Hey, remember Minx? (Don't worry, a lot of people don't.)
DC Comics launched that imprint in 2007 to great fanfare, with a raft of interesting creators (many from outside the comic-shop) world and a focus on fiction for teen girls that was unusual for comics of the modern era. It flopped in barely a year, though: that's why you might not remember it.
Other companies, before and since, have published plenty of very successful books for this audience -- I need only mention the name Raina Telgemeier. But DC didn't manage to do it: maybe because they were too locked into their usual distribution channels, maybe because "DC Comics" turned off those girls, maybe because the stars just weren't right. But it did flop.
I've covered most of the Minx books randomly here -- Re-Gifters and Clubbing, The Plain Janes and Good as Lily, Janes sequel Janes in Love, Kimmie66, Water Baby, Confessions of a Blabbermouth, and Emiko Superstar in a quick way during my Eisner-judging frenzy. But one of the Minx books I didn't manage to read at the time was The New York Four, a graphic novel about four young women, all first-year students at New York University, by writer Brian Wood and artist Ryan Kelly.
But somehow, without realizing the connection, I had a publicity copy (in electronic form) of the Dark Horse book The New York Four, from 2014, which also included the aborted sequel The New York Five, which was done for Minx but never published by them. (And I mean literally not realizing; I figured it out while starting to type this.)
But now I've knocked off one more Minx: I think the only ones I haven't seen now are Burnout and Token.
The New York Four (the original graphic novel) was also, in a way, a follow-up to Local, a Brian Wood/Ryan Kelly comic about an aimless young woman from a year or so before. But this one is more obviously made for the teen set: every one of these four women has A Problem, presumably one that some segment of the target audience would relate to. (I don't think it was that mercenary, but we do have The Catfished Girl, and The Stalker, and The Sugar-Daddy Chaser, and The Outer-Borough Slut, if you want to be reductive.) The first story focuses almost exclusively on The Catfished Girl, Riley, who is also said to be a bookworm (we don't see this) from a demanding family whose older sister ran away for mysterious reasons seven years before. The other three are supporting characters in the Riley story in Four, though the slightly shorter Five is more balanced. A different structure, one that let each woman have an independent story that the others supported, might have been better, but even this structure didn't make it out into public unscathed, so I'm not really complaining.
The characterization is thoughtful but tends to be one-note -- each of the Four is mostly her issue, which is underlined by one of the organizing principles of both Four and Five: they're all taking part in an unlikely get-college-kids-to-take-high-school-exams-regularly program, which is also inexplicably well-paid, and they have to meet regularly with a psychiatrist as part of this program. It's entirely possible that Wood is basing this fictional program on something similar or identical in the real world, but it seemed incredibly bizarre and unlikely to me, a convoluted way to get his characters into reality-TV style "tell your story into the camera" moments.

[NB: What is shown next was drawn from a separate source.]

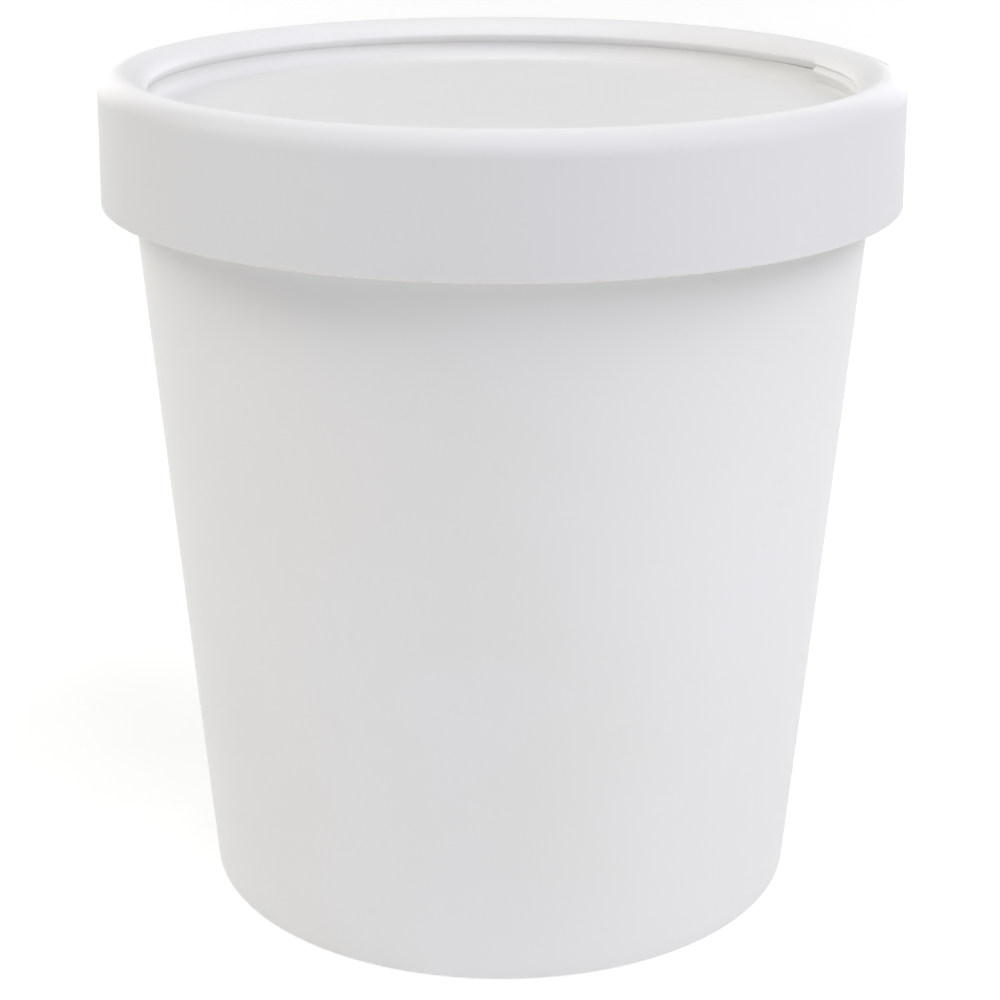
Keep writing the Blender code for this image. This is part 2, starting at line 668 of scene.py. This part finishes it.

Kelly's art is lush and detailed, with all of the people distinctive and real. He gives this book a lot of depth, down to body language -- look at main character Riley on the cover! can't you tell a lot about her just from that? -- and facial expressions.
But it feels like there's just too much here, and Wood ends up giving short shrift to the fact that these women are in college -- we barely see them in class, and they don't interact with other students at all. I suspect that he had a novel's worth of ideas for a novella-length story. And I can't help but compare it to the John Allison-written Giant Days, which started slightly later and was in pamphlet-format comics originally, which let it give each of its (only three) young women the spotlight in turn.
There's a lot of good in The New York Four, and it could have been better if it and Minx had been a success: I expect Wood and Kelly would have done further stories, and maybe even followed these women all the way to graduation. Oh, well. Failure is the way of the world...and that's a lesson you can also get by reading The New York Four.